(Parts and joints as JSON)
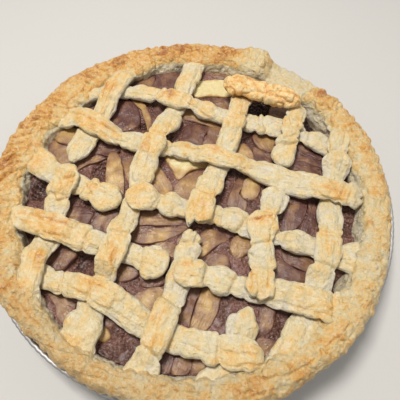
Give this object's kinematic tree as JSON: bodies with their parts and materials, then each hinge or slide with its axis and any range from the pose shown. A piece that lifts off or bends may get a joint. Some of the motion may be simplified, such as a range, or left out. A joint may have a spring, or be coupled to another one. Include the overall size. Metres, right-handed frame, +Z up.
{
  "type": "lattice apple pie",
  "caption": "Round lattice apple pie in its own foil pie tin, with a rolled crust rim, a broken woven top and sliced apple filling.",
  "frame": {"origin": "centre of the tin's flat bottom, on the surface it stands on", "axes": "+Z up, +X along the lattice strips B1 to B5, +Y along the strips A1 to A5"},
  "size_m": [0.2374, 0.2374, 0.052],
  "materials": {
    "foil": "thin pressed foil, satin, with a curled lip",
    "baked_crust": "dry baked shortcrust pastry, golden on top and pale in its folds; paper stands in for pastry",
    "baked_strip": "dry pale baked pastry strip with light golden patches; paper stands in for pastry",
    "filling": "moist cooked apple slices in a glossy brown spiced sauce; leather stands in for soft wet food"
  },
  "bodies": {
    "root": {"pie_tin": "foil", "bottom_crust": "baked_crust", "loose_rim_piece": "baked_crust", "apple_filling": "filling", "strip_a1_upper": "baked_strip", "strip_a1_lower": "baked_strip", "strip_a2": "baked_strip", "strip_a3_upper": "baked_strip", "strip_a3_lower": "baked_strip", "strip_a4_upper": "baked_strip", "strip_a4_middle": "baked_strip", "strip_a4_lower": "baked_strip", "strip_a5": "baked_strip", "strip_b1": "baked_strip", "strip_b2": "baked_strip", "strip_b3_left": "baked_strip", "strip_b3_right": "baked_strip", "strip_b4_left": "baked_strip", "strip_b4_right": "baked_strip", "strip_b5": "baked_strip"}
  },
  "joints": []
}
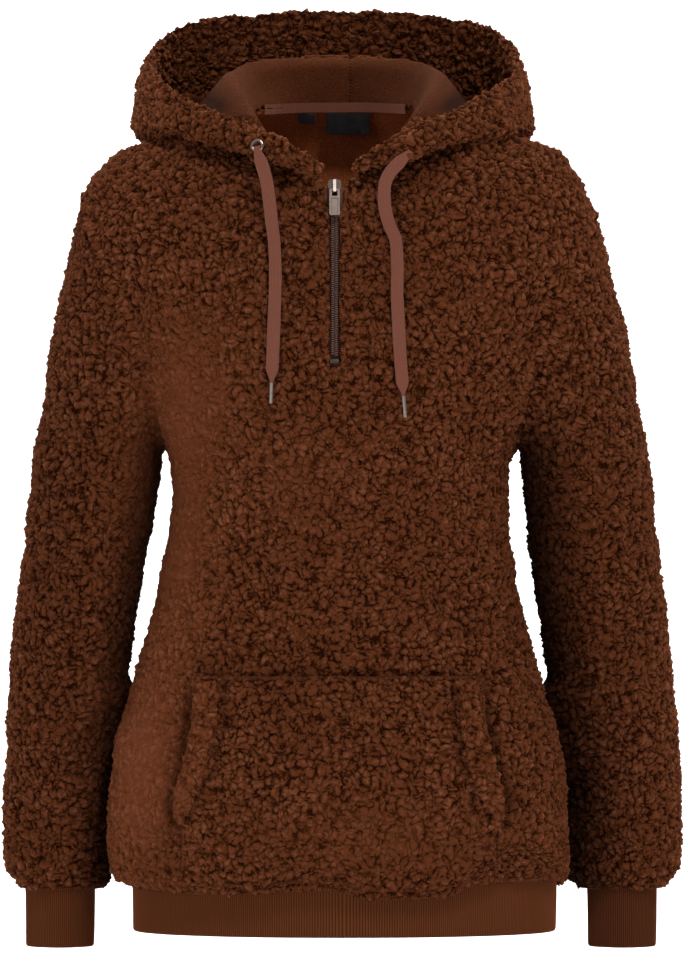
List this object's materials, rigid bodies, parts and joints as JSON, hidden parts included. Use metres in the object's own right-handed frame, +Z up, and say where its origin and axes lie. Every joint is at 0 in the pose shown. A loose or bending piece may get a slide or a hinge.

EXERCISE PROMPT: Which lines hold the word "frame"? Return all of them from the records above.

RESPONSE TO THIS EXERCISE:
Give this object's kinematic tree as JSON: bodies with their parts and materials, then each hinge or slide with its axis and any range from the pose shown. A piece that lifts off or bends may get a joint. Some of the motion may be simplified, such as a range, or left out. A joint may have a spring, or be coupled to another one. Include the overall size. Metres, right-handed frame, +Z up.
  "frame": {"origin": "centre of the tin's flat bottom, on the surface it stands on", "axes": "+Z up, +X along the lattice strips B1 to B5, +Y along the strips A1 to A5"},
List this object's materials, rigid bodies, parts and joints as JSON, hidden parts included. Use metres in the object's own right-handed frame, +Z up, and say where its origin and axes lie. Every joint is at 0 in the pose shown. A loose or bending piece may get a slide or a hinge.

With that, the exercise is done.